Winter is coming to the Global North. In the United Kingdom, winter can be brutal. Inflation this week hit 10.1%, the highest since 1982. Rents across the United Kingdom have skyrocketed at never-before-seen rates or levels. Scotland was hit the hardest. Last year, across the United Kingdom, close to a million rental households feared and anticipated eviction: “Black, Asian and minority ethnic (BAME) renters, renters with children, lower-income renters, and renters that have lost income during the pandemic, are disproportionately struggling.”. Where are the women in this tragedy? Black women, Asian women, minority ethnic women. Women with children. Lower-income women. Women who have lost income during the pandemic. Where are the women? Everywhere, disproportionately. This week, Nicola Sturgeon, First Minister of Scotland, responding to the crisis, announced a rent freeze on public and private properties and a ban on winter evictions. In Scotland, 37% of households are rentals. The rent freeze and the ban on evictions will be in place until at least March 31.
According to Nicola Sturgeon, by October, 40% of all Scottish households would be “in fuel poverty”, 37% in “extreme fuel poverty”. As we have seen in the United States and elsewhere, fuel poverty translates to food poverty, housing poverty, education poverty, health poverty. Fuel poverty translates as well into increased domestic and community violence. There are no discrete poverty categories. As Nicola Sturgeon noted, “It is, to be blunt, a humanitarian emergency”.

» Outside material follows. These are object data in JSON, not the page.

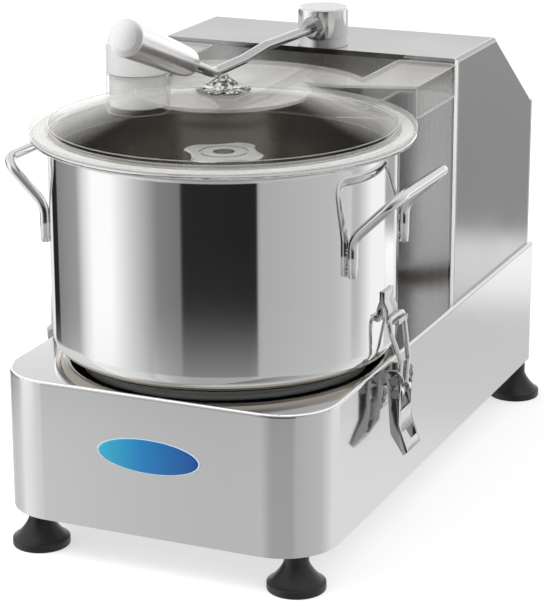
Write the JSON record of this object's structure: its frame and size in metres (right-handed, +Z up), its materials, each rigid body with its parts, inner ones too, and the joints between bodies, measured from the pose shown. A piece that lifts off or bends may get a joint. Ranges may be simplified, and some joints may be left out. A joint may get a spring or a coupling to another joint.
{
  "type": "meat bowl cutter",
  "caption": "Bench-top bowl cutter: round bowl with knives on an upright spindle, clear lid with feed tube, swing-over locking arm, side latches and a drive tower behind.",
  "frame": {"origin": "on the floor under the middle of the machine's bounding box", "axes": "+X to the machine's right side, +Y to its back, +Z up"},
  "size_m": [0.333, 0.566, 0.4279],
  "materials": {
    "satin_stainless": "satin",
    "bright_stainless": "polished",
    "blade_steel": "ground",
    "machined_steel": "machined",
    "grip_metal": "satin",
    "cast_aluminium": "as cast",
    "black_rubber": "matt",
    "clear_plastic": "clear",
    "white_plastic": "smooth",
    "grey_plastic": "matt",
    "black_plastic": "matt",
    "badge_blue": "gloss",
    "button_green": "gloss",
    "button_red": "gloss",
    "grey_paint": "painted",
    "lamination_steel": "varnished",
    "board_green": "matt"
  },
  "bodies": {
    "machine": {"base_housing": "satin_stainless", "base_bottom_plate": "satin_stainless", "tower_shell": "satin_stainless", "tower_front_panel": "satin_stainless", "tower_rear_cover": "satin_stainless", "panel_screws": "machined_steel", "rubber_feet": "black_rubber", "foot_screws": "machined_steel", "badge": "badge_blue", "cable_gland": "black_plastic", "switch_panel": "black_plastic", "switch_contacts": "grey_plastic", "bowl": "bright_stainless", "bowl_seat_ring": "white_plastic", "bowl_handles": "bright_stainless", "bowl_hooks": "bright_stainless", "latch_brackets": "bright_stainless", "latch_pivot_pins": "machined_steel", "lid": "clear_plastic", "lid_centring_ring": "clear_plastic", "lid_gasket": "white_plastic", "lid_button": "clear_plastic", "arm_bushing": "bright_stainless", "bearing_housing": "cast_aluminium", "bearings": "machined_steel", "shaft_seal": "black_rubber", "drive_belt": "black_rubber", "motor_mount_plate": "machined_steel", "motor_housing": "grey_paint", "motor_stator": "lamination_steel", "motor_end_shields": "grey_paint", "circuit_board": "board_green", "run_capacitor": "white_plastic", "lid_switch": "grey_plastic"},
    "lock_arm": {"arm_post": "machined_steel", "arm_cap": "bright_stainless", "arm_rod": "bright_stainless", "arm_nut": "bright_stainless", "arm_washer": "bright_stainless", "arm_grip": "grip_metal"},
    "stopper": {"feed_stopper": "white_plastic"},
    "motor_drive": {"motor_shaft": "machined_steel", "motor_rotor": "lamination_steel", "motor_pulley": "cast_aluminium", "cooling_fan": "black_plastic"},
    "knife_rotor": {"spindle": "machined_steel", "driven_pulley": "cast_aluminium", "blade_hub": "white_plastic", "lower_blade": "blade_steel", "upper_blade": "blade_steel", "blade_spacers": "white_plastic", "star_knob": "white_plastic"},
    "lever_right": {"latch_lever_right": "bright_stainless", "bail_pin_right": "machined_steel"},
    "lever_left": {"latch_lever_left": "bright_stainless", "bail_pin_left": "machined_steel"},
    "bail_loop_right": {"bail_right": "bright_stainless"},
    "bail_loop_left": {"bail_left": "bright_stainless"},
    "start_plunger": {"start_button": "button_green"},
    "stop_plunger": {"stop_button": "button_red"}
  },
  "joints": [
    {"name": "lock_arm_swing", "type": "hinge", "parent": "machine", "child": "lock_arm", "pos_m": [0, 0.08184, 0.364], "axis": [0, 0, 1], "range_deg": [0, 110]},
    {"name": "stopper_lift", "type": "slide", "parent": "machine", "child": "stopper", "axis": [0, 0, 1], "range_m": [0, 0.06]},
    {"name": "motor_spin", "type": "hinge", "parent": "machine", "child": "motor_drive", "pos_m": [0, 0.15684, 0.15], "axis": [0, 0, 1], "continuous": true},
    {"name": "knife_spin", "type": "hinge", "parent": "machine", "child": "knife_rotor", "pos_m": [0, -0.11816, 0.15], "axis": [0, 0, 1], "continuous": true},
    {"name": "latch_right_open", "type": "hinge", "parent": "machine", "child": "lever_right", "pos_m": [0.1473, -0.11816, 0.1371], "axis": [0, -1, 0], "range_deg": [0, 95]},
    {"name": "bail_right_tilt", "type": "hinge", "parent": "lever_right", "child": "bail_loop_right", "pos_m": [0.1483, -0.11816, 0.1264], "axis": [0, -1, 0], "range_deg": [-85.5, 0]},
    {"name": "latch_left_open", "type": "hinge", "parent": "machine", "child": "lever_left", "pos_m": [-0.1473, -0.11816, 0.1371], "axis": [0, 1, 0], "range_deg": [0, 95]},
    {"name": "bail_left_tilt", "type": "hinge", "parent": "lever_left", "child": "bail_loop_left", "pos_m": [-0.1483, -0.11816, 0.1264], "axis": [0, 1, 0], "range_deg": [-85.5, 0]},
    {"name": "start_press", "type": "slide", "parent": "machine", "child": "start_plunger", "axis": [1, 0, 0], "range_m": [0, 0.003], "stiffness_N_per_m": 400, "springref_m": -0.003},
    {"name": "stop_press", "type": "slide", "parent": "machine", "child": "stop_plunger", "axis": [1, 0, 0], "range_m": [0, 0.003], "stiffness_N_per_m": 400, "springref_m": -0.003}
  ],
  "couplings": [
    {"joint": "knife_spin", "follows": "motor_spin", "ratio": 0.75},
    {"joint": "bail_right_tilt", "follows": "latch_right_open", "ratio": -0.9},
    {"joint": "bail_left_tilt", "follows": "latch_left_open", "ratio": -0.9}
  ]
}
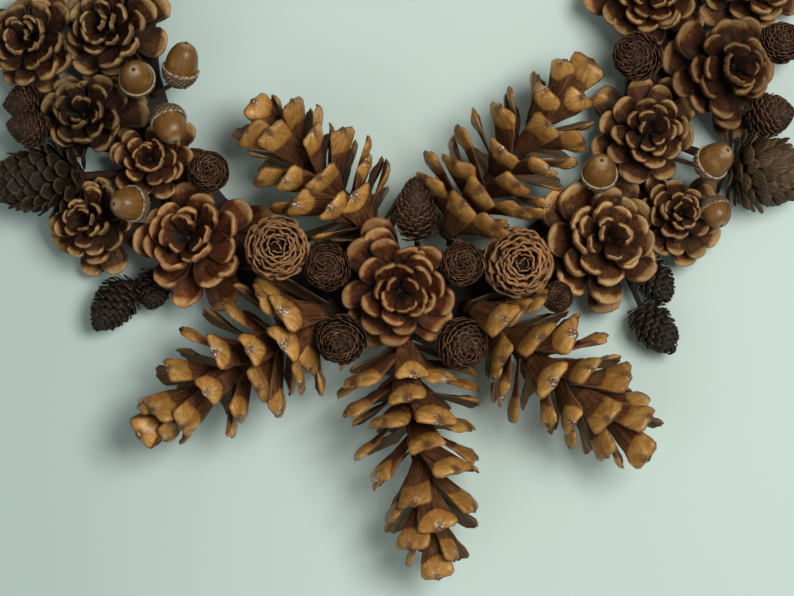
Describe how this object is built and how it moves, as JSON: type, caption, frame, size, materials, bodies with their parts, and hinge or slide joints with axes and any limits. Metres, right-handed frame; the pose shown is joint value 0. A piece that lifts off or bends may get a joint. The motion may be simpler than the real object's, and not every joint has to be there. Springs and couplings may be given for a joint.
{
  "type": "pine cone wreath",
  "caption": "Wreath of open pine cones, acorns and small cones on a flat ring, with long cones radiating like a star at its foot.",
  "frame": {"origin": "middle of the outline's box, on the flat back face of the ring that the wreath lies on", "axes": "+Z out of the front, towards the viewer; +Y towards the top of the wreath, away from the star; +X to the viewer's right"},
  "size_m": [0.4142, 0.4813, 0.0868],
  "materials": {
    "ring_board": "dark stained plywood",
    "cone_scale": "dry woody scales, reddish brown with tan rims",
    "star_scale": "glossy ochre scale ends over dark brown",
    "rose_scale": "pale tan, matt",
    "dark_scale": "dark brown, matt",
    "ragged_scale": "blackish brown, matt",
    "acorn_nut": "glossy amber brown shell",
    "acorn_cup": "grey brown, finely scaly",
    "seed_cone": "black brown, matt",
    "twig": "dark bark"
  },
  "bodies": {
    "root": {"acorn_left_down": "acorn_nut", "acorn_left_face": "acorn_nut", "acorn_left_outer": "acorn_nut", "acorn_left_up": "acorn_nut", "acorn_right_inner": "acorn_nut", "acorn_right_low": "acorn_nut", "acorn_right_outer": "acorn_nut", "acorn_upper_1": "acorn_nut", "acorn_upper_3": "acorn_nut", "base_ring": "ring_board", "centre_cone": "cone_scale", "cone_left_edge": "cone_scale", "cone_left_front": "cone_scale", "cone_left_inner": "cone_scale", "cone_left_middle": "cone_scale", "cone_left_outer": "cone_scale", "cone_left_upper": "cone_scale", "cone_right_edge": "cone_scale", "cone_right_front": "cone_scale", "cone_right_inner": "cone_scale", "cone_right_middle": "cone_scale", "cone_right_outer": "cone_scale", "cone_right_upper": "cone_scale", "cone_upper_inner_1": "cone_scale", "cone_upper_inner_2": "cone_scale", "cone_upper_inner_3": "cone_scale", "cone_upper_inner_4": "cone_scale", "cone_upper_inner_5": "cone_scale", "cone_upper_inner_6": "cone_scale", "cone_upper_outer_1": "cone_scale", "cone_upper_outer_2": "cone_scale", "cone_upper_outer_4": "cone_scale", "cone_upper_outer_6": "cone_scale", "dark_edge_left_high": "dark_scale", "dark_edge_left_low": "dark_scale", "dark_edge_right_high": "dark_scale", "dark_edge_right_low": "dark_scale", "dark_left_high": "dark_scale", "dark_left_low": "dark_scale", "dark_left_side": "dark_scale", "dark_right_high": "dark_scale", "dark_right_low": "dark_scale", "dark_right_side": "dark_scale", "dark_right_tiny": "dark_scale", "dark_top": "dark_scale", "dark_upper_2": "dark_scale", "dark_upper_4": "dark_scale", "long_dark_left": "ragged_scale", "long_dark_right": "ragged_scale", "long_dark_upper_3": "ragged_scale", "long_dark_upper_5": "ragged_scale", "rose_left": "rose_scale", "rose_right": "rose_scale", "seeds_left": "seed_cone", "seeds_right": "seed_cone", "star_bottom": "star_scale", "star_low_left": "star_scale", "star_low_right": "star_scale", "star_up_left": "star_scale", "star_up_right": "star_scale"}
  },
  "joints": []
}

Scotland cannot address fuel poverty on its own. The United Kingdom, ie Westminster, must do that. Scotland has the same impediments as many jurisdictions around the world. It can do some, but not all, things. But it has decided to do something. In Scotland as elsewhere, a rent freeze is controversial. A ban on evictions is controversial. The government of Scotland decided to welcome the controversy and move forward: “It will aim to give people security about the roof over their heads this winter through a moratorium on evictions. Secondly the legislation will include measures to deliver a rent freeze. The Scottish government does not have the power to stop your energy bills soaring but we can take action to ensure your rent does not rise. The practical effect of this statement is that rents are frozen from today. Two of the most important and fundamental sources of security for any of us are a job and a home. In times of economic and financial crisis. These can be the foundations that helps people through.”
These can be the foundations that help people through. Scotland has acted. Your government can as well.